What to produce: Select the lines that contain "with" and copy each of them.

Extracted data:
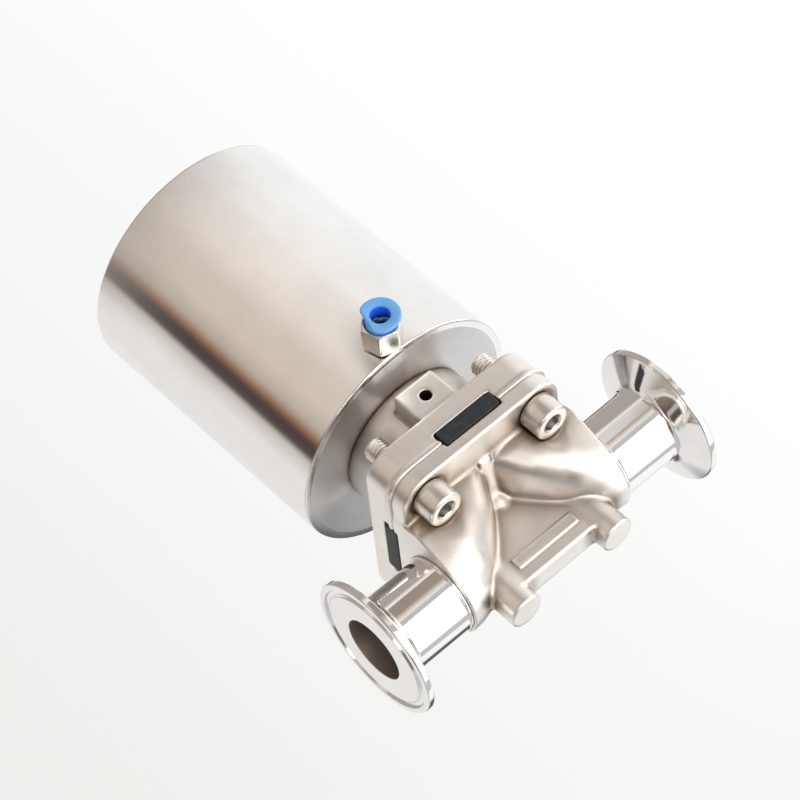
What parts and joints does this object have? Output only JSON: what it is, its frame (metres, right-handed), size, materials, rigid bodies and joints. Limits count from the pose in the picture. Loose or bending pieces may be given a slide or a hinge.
{
  "type": "pneumatic diaphragm valve",
  "caption": "Weir-type sanitary diaphragm valve with clamp ferrules, bonnet and spring-return air actuator, as separate working pieces.",
  "frame": {"origin": "on the pipe axis, midway between the two ferrule faces and straight under the stem", "axes": "+X along the pipe towards the outlet ferrule, +Z along the stem towards the actuator, -Y towards the air port and the weep hole"},
  "size_m": [0.127, 0.1014, 0.1848],
  "materials": {
    "cast_steel": "blasted investment casting",
    "polished_steel": "mirror polished stainless steel",
    "satin_steel": "turned and satin finished stainless steel",
    "screw_steel": "plain stainless screw finish",
    "nickel": "nickel plated",
    "rubber": "matt black elastomer",
    "bearing": "filled bearing plastic",
    "blue_plastic": "moulded sky-blue plastic",
    "spring_steel": "drawn spring wire",
    "aluminium": "turned aluminium"
  },
  "bodies": {
    "valve": {"valve_body": "cast_steel", "inlet_ferrule": "polished_steel", "outlet_ferrule": "polished_steel", "diaphragm_rim": "rubber", "diaphragm_membrane": "rubber", "bonnet": "cast_steel", "body_screw_1": "screw_steel", "body_screw_2": "screw_steel", "body_screw_3": "screw_steel", "body_screw_4": "screw_steel", "actuator_base": "satin_steel", "base_seal": "rubber", "base_retaining_ring": "spring_steel", "spigot_nut": "screw_steel", "actuator_shell": "satin_steel", "breather_plug": "bearing", "rod_bush": "bearing", "rod_seal": "rubber", "rod_wiper": "rubber", "outer_spring": "spring_steel", "inner_spring": "spring_steel", "fitting_body": "nickel", "fitting_gasket": "rubber", "tube_seal": "rubber", "grip_ring": "spring_steel"},
    "stem_train": {"stem": "polished_steel", "piston": "aluminium", "piston_seal": "rubber", "piston_guide_ring": "bearing", "piston_washer": "screw_steel", "piston_nut": "screw_steel", "compressor": "satin_steel", "compressor_pin": "screw_steel", "diaphragm_stud": "screw_steel"},
    "collet": {"release_collet": "blue_plastic"}
  },
  "joints": [
    {"name": "stem_lift", "type": "slide", "parent": "valve", "child": "stem_train", "axis": [0, 0, 1], "range_m": [0, 0.006], "stiffness_N_per_m": 8000, "deforming": ["diaphragm_membrane", "outer_spring", "inner_spring"]},
    {"name": "collet_press", "type": "slide", "parent": "valve", "child": "collet", "axis": [0, 1, 0], "range_m": [0, 0.0015], "stiffness_N_per_m": 400}
  ]
}
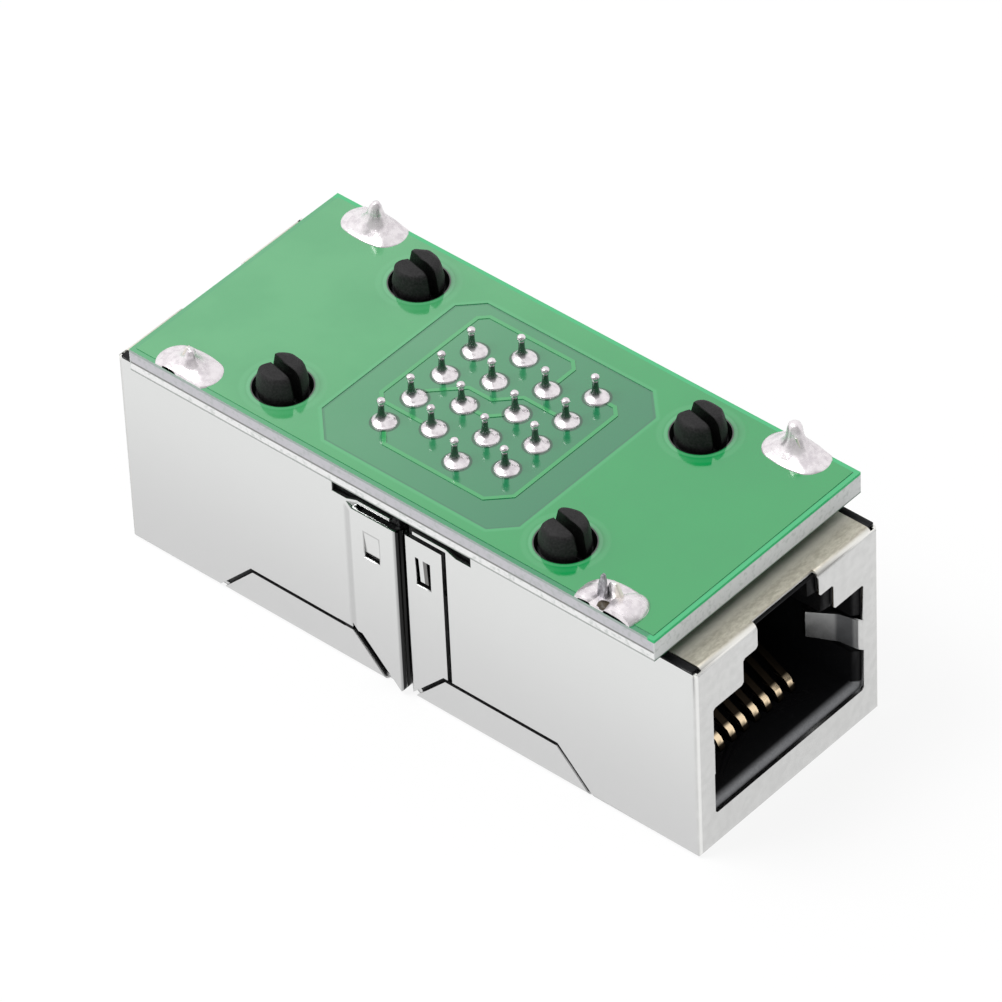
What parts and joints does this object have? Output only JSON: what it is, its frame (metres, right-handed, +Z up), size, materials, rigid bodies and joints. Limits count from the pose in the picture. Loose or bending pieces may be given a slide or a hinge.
{
  "type": "inline modular coupler",
  "caption": "Shielded inline coupler for modular network plugs: metal-shelled sockets back to back and upside down under a green circuit board that joins their pins.",
  "frame": {"origin": "middle of the underside of the whole part", "axes": "+X runs along the coupler towards jack A, +Y is on the right when jack A's mouth is seen from in front, +Z is up through the circuit board"},
  "size_m": [0.0426, 0.0176, 0.0179],
  "materials": {
    "board_laminate": "green solder mask over glass-filled laminate, satin gloss",
    "shield_metal": "thin plated sheet, satin, with faint rolling marks",
    "black_moulding": "black glass-filled moulding, matte",
    "gold_contact": "gold-plated spring strip, bright",
    "solder": "bright tin solder"
  },
  "bodies": {
    "root": {"circuit_board": "board_laminate", "shell_a": "shield_metal", "housing_a": "black_moulding", "contact_insert_a": "black_moulding", "contact_a1": "gold_contact", "pin_solder_a1": "solder", "contact_a2": "gold_contact", "pin_solder_a2": "solder", "contact_a3": "gold_contact", "pin_solder_a3": "solder", "contact_a4": "gold_contact", "pin_solder_a4": "solder", "contact_a5": "gold_contact", "pin_solder_a5": "solder", "contact_a6": "gold_contact", "pin_solder_a6": "solder", "contact_a7": "gold_contact", "pin_solder_a7": "solder", "contact_a8": "gold_contact", "pin_solder_a8": "solder", "tab_solder_a_left": "solder", "tab_solder_a_right": "solder", "shell_b": "shield_metal", "housing_b": "black_moulding", "contact_insert_b": "black_moulding", "contact_b1": "gold_contact", "pin_solder_b1": "solder", "contact_b2": "gold_contact", "pin_solder_b2": "solder", "contact_b3": "gold_contact", "pin_solder_b3": "solder", "contact_b4": "gold_contact", "pin_solder_b4": "solder", "contact_b5": "gold_contact", "pin_solder_b5": "solder", "contact_b6": "gold_contact", "pin_solder_b6": "solder", "contact_b7": "gold_contact", "pin_solder_b7": "solder", "contact_b8": "gold_contact", "pin_solder_b8": "solder", "tab_solder_b_left": "solder", "tab_solder_b_right": "solder"}
  },
  "joints": []
}
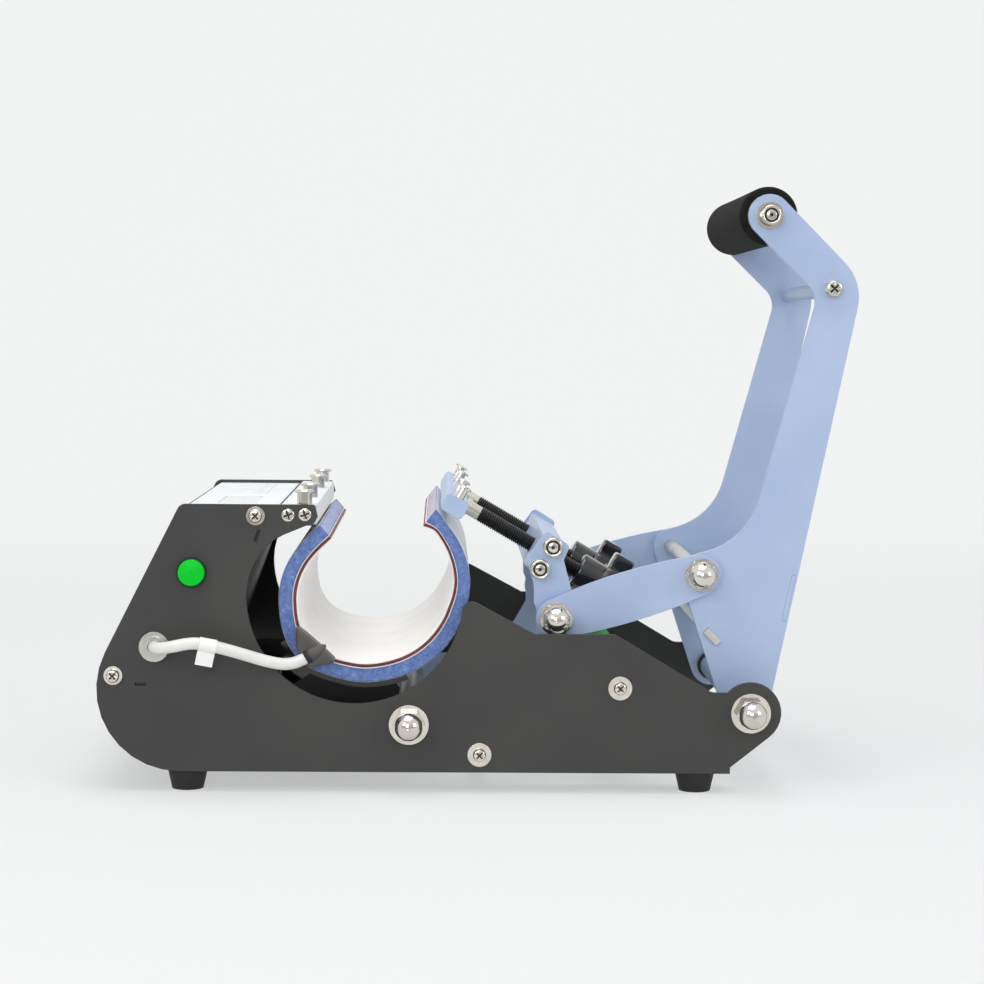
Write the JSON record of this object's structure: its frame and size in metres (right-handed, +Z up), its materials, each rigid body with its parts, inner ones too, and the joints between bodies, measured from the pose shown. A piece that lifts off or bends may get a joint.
{
  "type": "tumbler heat press",
  "caption": "Lever-closed heat press for cups and tumblers: a padded heated wrap between dark side plates, closed by a blue over-centre lever, links and screw-adjusted tension bar.",
  "frame": {"origin": "under the middle of the open machine, on the surface that the feet stand on", "axes": "+X from the control box towards the lever, +Y away from the camera across the side plates, +Z up"},
  "size_m": [0.4583, 0.2807, 0.3668],
  "materials": {
    "grey_powder_coat": "satin powder coat",
    "blue_powder_coat": "satin powder coat",
    "zinc_steel": "bright zinc plate",
    "nickel": "bright nickel plate",
    "black_oxide": "black oxide",
    "black_enamel": "gloss enamel",
    "foot_rubber": "matt rubber",
    "green_sleeve": "gloss",
    "panel_white": "satin white",
    "window": "polished",
    "keypad_sheet": "fine matt",
    "circuit_board": "solder mask",
    "module_metal": "anodised",
    "socket_plastic": "fine matt",
    "green_cap": "lit gloss",
    "brass_nickel": "nickel-plated brass",
    "lead_silicone": "satin silicone",
    "tag_vinyl": "matt",
    "junction_rubber": "moulded",
    "sponge": "cut sponge",
    "mat_silicone": "ribbed silicone",
    "liner": "smooth silicone",
    "star_plastic": "gloss",
    "foam": "foam skin"
  },
  "bodies": {
    "frame": {"side_plate_near": "grey_powder_coat", "side_plate_far": "grey_powder_coat", "tie_rods": "zinc_steel", "rod_sleeve": "green_sleeve", "feet": "foot_rubber", "foot_screws": "nickel", "lever_shaft": "zinc_steel", "yoke_shaft": "zinc_steel", "pivot_spacers": "zinc_steel", "pivot_washers": "nickel", "pivot_acorn_nuts": "nickel", "plate_screws": "nickel", "countersunk_screws": "nickel", "box_cover": "grey_powder_coat", "box_tray": "grey_powder_coat", "control_panel": "panel_white", "display_window": "window", "keypad": "keypad_sheet", "control_board": "circuit_board", "power_module": "module_metal", "power_inlet": "socket_plastic", "fuse_holder": "socket_plastic", "switch_body": "socket_plastic", "heater_gland": "brass_nickel", "heater_lead": "lead_silicone", "lead_tag": "tag_vinyl", "heater_junction": "junction_rubber", "wrap_sponge": "sponge", "wrap_heating_mat": "mat_silicone", "wrap_liner": "liner", "cradle": "black_enamel", "hook_bar": "panel_white", "hook_posts": "nickel"},
    "switch_cap": {"switch_cap": "green_cap"},
    "lever": {"lever_plate_near": "blue_powder_coat", "lever_plate_far": "blue_powder_coat", "lever_hub_tube": "blue_powder_coat", "crank_rod": "zinc_steel", "crank_nuts": "nickel", "lever_tie_rod": "blue_powder_coat", "lever_cross_bar": "zinc_steel", "lever_web": "blue_powder_coat", "grip_bar": "zinc_steel", "grip_foam": "foam", "lever_screws": "nickel"},
    "links": {"link_near": "blue_powder_coat", "link_far": "blue_powder_coat", "link_studs": "nickel"},
    "yoke": {"yoke_plate_near": "blue_powder_coat", "yoke_plate_far": "blue_powder_coat", "yoke_hub_tube": "zinc_steel", "yoke_cross_rod": "zinc_steel", "yoke_block": "blue_powder_coat", "yoke_screws": "nickel"},
    "tension": {"tension_bar": "blue_powder_coat", "bar_fittings": "nickel"},
    "knob_near": {"threaded_rod_near": "black_oxide", "star_knob_near": "star_plastic"},
    "knob_far": {"threaded_rod_far": "black_oxide", "star_knob_far": "star_plastic"}
  },
  "joints": [
    {"name": "lever_hinge", "type": "hinge", "parent": "frame", "child": "lever", "pos_m": [0.16413, 0, 0.0495], "axis": [0, -1, 0], "range_deg": [0, 41.2]},
    {"name": "yoke_hinge", "type": "hinge", "parent": "frame", "child": "yoke", "pos_m": [-0.0419, 0, 0.0415], "axis": [0, -1, 0], "range_deg": [0, 27.6], "deforming": ["wrap_sponge", "wrap_heating_mat", "wrap_liner"]},
    {"name": "link_hinge", "type": "hinge", "parent": "lever", "child": "links", "pos_m": [0.13563, 0, 0.13101], "axis": [0, -1, 0], "range_deg": [-88, 0]},
    {"name": "knob_near_turn", "type": "hinge", "parent": "tension", "child": "knob_near", "pos_m": [0.04093, -0.05, 0.14042], "axis": [0.866, 0, -0.5], "range_deg": [0, 4320]},
    {"name": "knob_far_turn", "type": "hinge", "parent": "tension", "child": "knob_far", "pos_m": [0.04093, 0.05, 0.14042], "axis": [0.866, 0, -0.5], "range_deg": [0, 4320]},
    {"name": "bar_slide", "type": "slide", "parent": "yoke", "child": "tension", "axis": [0.866, 0, -0.5], "range_m": [0, 0.018]},
    {"name": "button_press", "type": "slide", "parent": "frame", "child": "switch_cap", "axis": [0, 1, 0], "range_m": [0, 0.003], "stiffness_N_per_m": 300, "springref_m": -0.001}
  ],
  "couplings": [
    {"joint": "yoke_hinge", "follows": "lever_hinge", "ratio": 0.66906},
    {"joint": "link_hinge", "follows": "lever_hinge", "ratio": -2.1338},
    {"joint": "knob_near_turn", "follows": "bar_slide", "rad_per_m": 4188.8},
    {"joint": "knob_far_turn", "follows": "bar_slide", "rad_per_m": 4188.8}
  ]
}
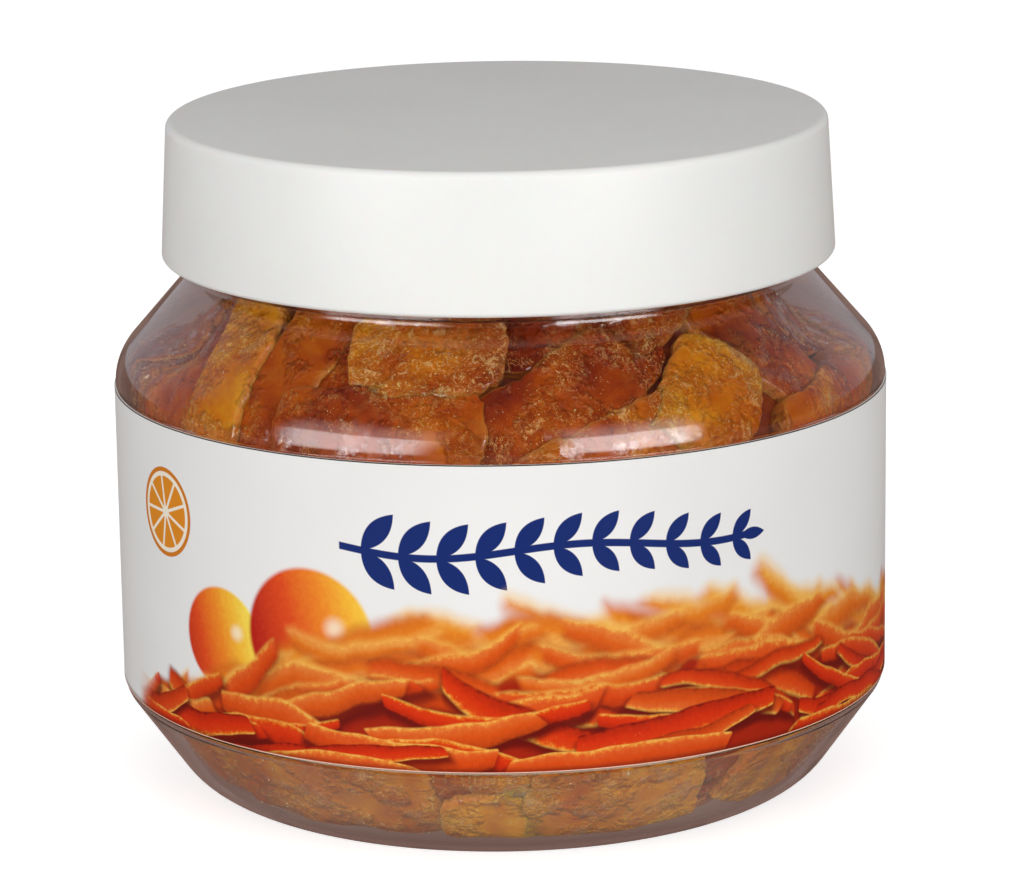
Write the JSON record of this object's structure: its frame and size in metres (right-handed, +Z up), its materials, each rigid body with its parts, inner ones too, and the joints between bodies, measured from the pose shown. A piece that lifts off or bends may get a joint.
{
  "type": "jar of candied orange peel",
  "caption": "Squat clear screw-neck jar with a white cap and a wrap label, packed with glossy pieces of candied orange peel.",
  "frame": {"origin": "centre of the jar's foot, on the surface that it stands on", "axes": "+Z up along the jar's axis, -Y towards the front of the label, +X to the right of the front"},
  "size_m": [0.098, 0.098, 0.0855],
  "materials": {
    "clear_plastic": "clear blown plastic, glossy",
    "white_plastic": "white moulded plastic, satin",
    "printed_film": "printed label film, satin, off-white with an orange print",
    "candied_peel": "translucent sugared orange peel, moist and glossy"
  },
  "bodies": {
    "root": {"jar": "clear_plastic", "cap": "white_plastic", "label": "printed_film", "peel_heap": "candied_peel"}
  },
  "joints": []
}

Response to this exercise:
  "caption": "Weir-type sanitary diaphragm valve with clamp ferrules, bonnet and spring-return air actuator, as separate working pieces.",
    "shield_metal": "thin plated sheet, satin, with faint rolling marks",
Write the JSON record of this object's structure: its frame and size in metres (right-handed, +Z up), its materials, each rigid body with its parts, inner ones too, and the joints between bodies, measured from the pose shown. A piece that lifts off or bends may get a joint.
Write the JSON record of this object's structure: its frame and size in metres (right-handed, +Z up), its materials, each rigid body with its parts, inner ones too, and the joints between bodies, measured from the pose shown. A piece that lifts off or bends may get a joint.
  "caption": "Squat clear screw-neck jar with a white cap and a wrap label, packed with glossy pieces of candied orange peel.",
    "printed_film": "printed label film, satin, off-white with an orange print",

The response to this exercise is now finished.